Common questions on this topic.

Is a hairline crack in my new driveway a problem?

Usually not. A fine hairline crack that runs inside a control joint is normal shrinkage relieving itself exactly where it was designed to — that is the joint doing its job. What is a problem is a crack that runs across the field outside the joints, one that has a vertical lip you can feel with your foot (indicating settlement), or a widening crack that grows season to season. If you are unsure, we will look at it during a free visit and tell you honestly whether it is cosmetic or structural.

Can a cracked driveway be repaired, or does it need replacing?

It depends on what is failing. Isolated surface cracks, scaling, or staining on an otherwise sound, well-draining slab can often be repaired, resurfaced, and sealed for far less than replacement. But once a driveway has heaved at the joints, cracked in a grid, or settled into puddling low spots, the problem is in the base — and patching the surface just buys you a year. We read the crack pattern and check for movement at the joints to tell you which camp you are in.

Why did my driveway crack when my neighbor's didn't?

Almost always a difference in what happened before the pour. Two slabs of identical concrete will behave completely differently if one sits on a properly compacted base with correct joints and the other was poured fast on loose fill with joints spaced too far apart. Soil conditions can also vary lot to lot. The concrete you see is rarely the variable — the prep underneath it is.

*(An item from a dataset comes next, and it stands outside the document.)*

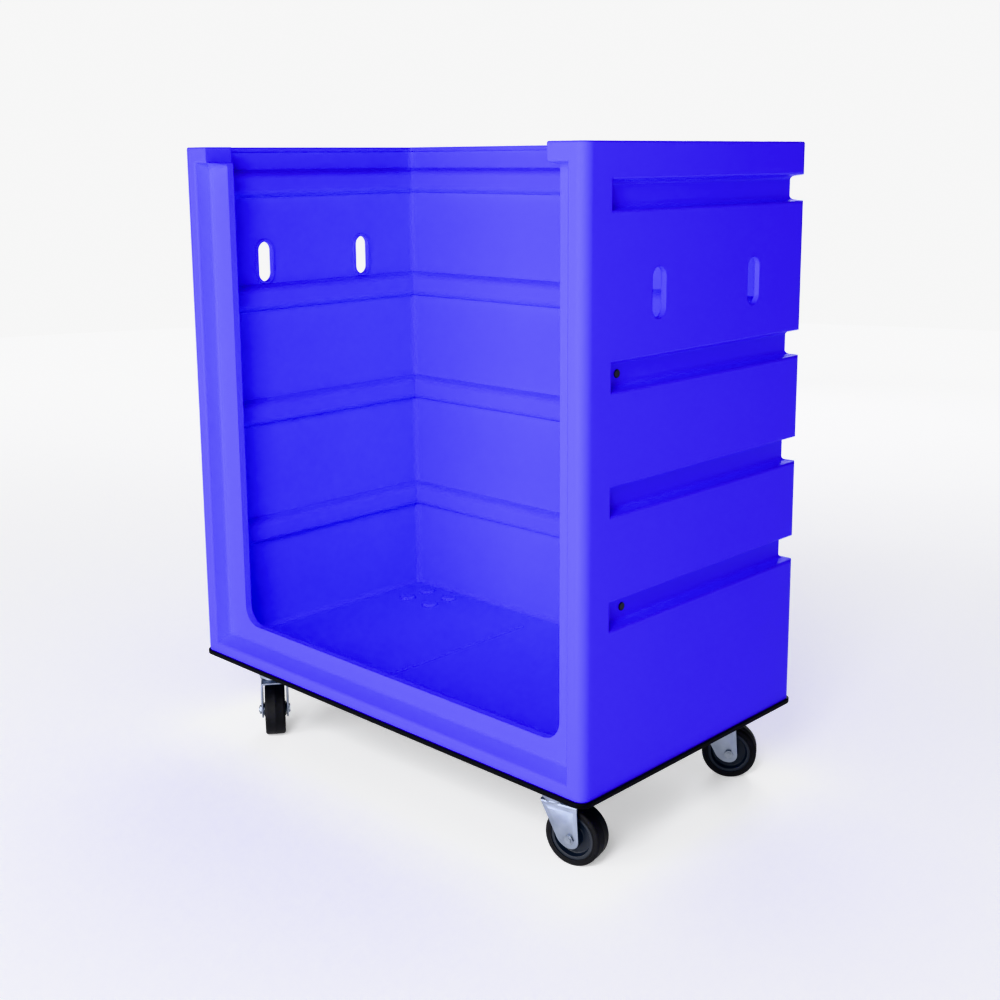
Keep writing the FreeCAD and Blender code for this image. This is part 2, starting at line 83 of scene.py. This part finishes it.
# %% [markdown]
# ## Light
#
# A dim white room lights every side of the cart a little. Six softboxes do the rest: a wide one
# and a low one before the open front, one at the near corner, a weak one at the side, a small
# one aimed into the tub and one behind. The faces turned to the front come out paler than the
# side. The room's walls look brighter to the camera than they light the cart, which gives a
# plain white backdrop. The neutral view transform keeps a strong blue blue, and lets it pale
# only where the light is strong.

# %% Light and floor
scene = bpy.context.scene
scene.view_settings.view_transform = "Khronos PBR Neutral"
scene.view_settings.look = "None"

ROOM_LIGHT = 0.22
BACKDROP_GLOW = 1.7

room = bpy.data.worlds.new("white room")
scene.world = room
room.use_nodes = True
walls = room.node_tree.nodes["Background"]
walls.inputs["Color"].default_value = (1.0, 1.0, 1.0, 1.0)
walls.inputs["Strength"].default_value = ROOM_LIGHT
backdrop = room.node_tree.nodes.new("ShaderNodeBackground")
backdrop.inputs["Strength"].default_value = BACKDROP_GLOW
seen = room.node_tree.nodes.new("ShaderNodeLightPath")
either = room.node_tree.nodes.new("ShaderNodeMixShader")
surface = room.node_tree.nodes["World Output"].inputs["Surface"]
for output, socket in ((seen.outputs["Is Camera Ray"], either.inputs["Fac"]),
                       (walls.outputs["Background"], either.inputs[1]),
                       (backdrop.outputs["Background"], either.inputs[2]),
                       (either.outputs["Shader"], surface)):
    room.node_tree.links.new(output, socket)


def softbox(name, place, target, width, height, power):
    """A rectangular area light at place that looks at target."""
    light = bpy.data.lights.new(name, "AREA")
    light.shape = "RECTANGLE"
    light.size, light.size_y = width, height
    light.energy = power
    lamp = bpy.data.objects.new(name, light)
    scene.collection.objects.link(lamp)
    lamp.location = place
    lamp.rotation_euler = (Vector(target) - Vector(place)).to_track_quat("-Z", "Y").to_euler()
    return lamp


CART_MIDDLE = (0.0, 0.0, 0.9)
softbox("front_softbox", (-0.6, -4.5, 1.6), CART_MIDDLE, 3.2, 2.4, 110.0)
softbox("corner_softbox", (2.6, -4.0, 1.9), CART_MIDDLE, 1.6, 1.6, 44.0)
softbox("side_softbox", (4.5, 0.0, 2.0), CART_MIDDLE, 3.0, 2.4, 8.0)
softbox("low_softbox", (-0.4, -3.6, 0.5), (0.0, 0.0, 0.8), 3.0, 0.9, 46.0)
softbox("inside_softbox", (1.9, -3.0, 2.6), (-0.5, 0.1, 0.8), 1.2, 1.2, 92.0)
softbox("rear_softbox", (-2.8, 4.2, 2.4), CART_MIDDLE, 3.0, 2.4, 150.0)

# %% [markdown]
# ## Helpers for modelling
#
# Each new piece starts as a primitive and is shaped in edit mode. An operator works on all that
# is selected, so everything is deselected before a piece is begun, and its faces, edges and
# points are then picked in code, by where they are.

# %% Modelling helpers
MM = 0.001


def begin(add_primitive, name, **settings):
    """Deselects everything, adds a primitive and leaves it active, in edit mode."""
    if bpy.context.object and bpy.context.object.mode != "OBJECT":
        bpy.ops.object.mode_set(mode="OBJECT")
    bpy.ops.object.select_all(action="DESELECT")
    add_primitive(**settings)
    piece = bpy.context.object
    piece.name = piece.data.name = name
    bpy.ops.object.transform_apply(location=True, rotation=True, scale=True)
    bpy.ops.object.mode_set(mode="EDIT")
    return piece


def pick(piece, kind, test):
    """Selects only the faces, edges or points whose middle passes a test, and counts them."""
    bpy.ops.mesh.select_mode(type={"faces": "FACE", "edges": "EDGE", "points": "VERT"}[kind])
    bpy.ops.mesh.select_all(action="DESELECT")
    bpy.ops.object.mode_set(mode="OBJECT")
    mesh, chosen = piece.data, 0
    if kind == "faces":
        for face in mesh.polygons:
            face.select = bool(test(face.center, face.normal))
            chosen += face.select
    elif kind == "edges":
        for edge in mesh.edges:
            a, b = (mesh.vertices[i].co for i in edge.vertices)
            edge.select = bool(test((a + b) / 2, (b - a).normalized()))
            chosen += edge.select
    else:
        for point in mesh.vertices:
            point.select = bool(test(point.co))
            chosen += point.select
    bpy.ops.object.mode_set(mode="EDIT")
    return chosen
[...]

Does fiber reinforcement stop cracks?

It helps control them, but it is not a magic fix. Synthetic fiber distributed through the mix reduces shrinkage cracking and adds toughness, which is why we use it as standard. But fiber does not replace proper base compaction, correct joint spacing, or adequate slab thickness — it works alongside them. A fiber-reinforced slab on a bad base will still crack. Reinforcement is one layer of a system, not a substitute for the prep.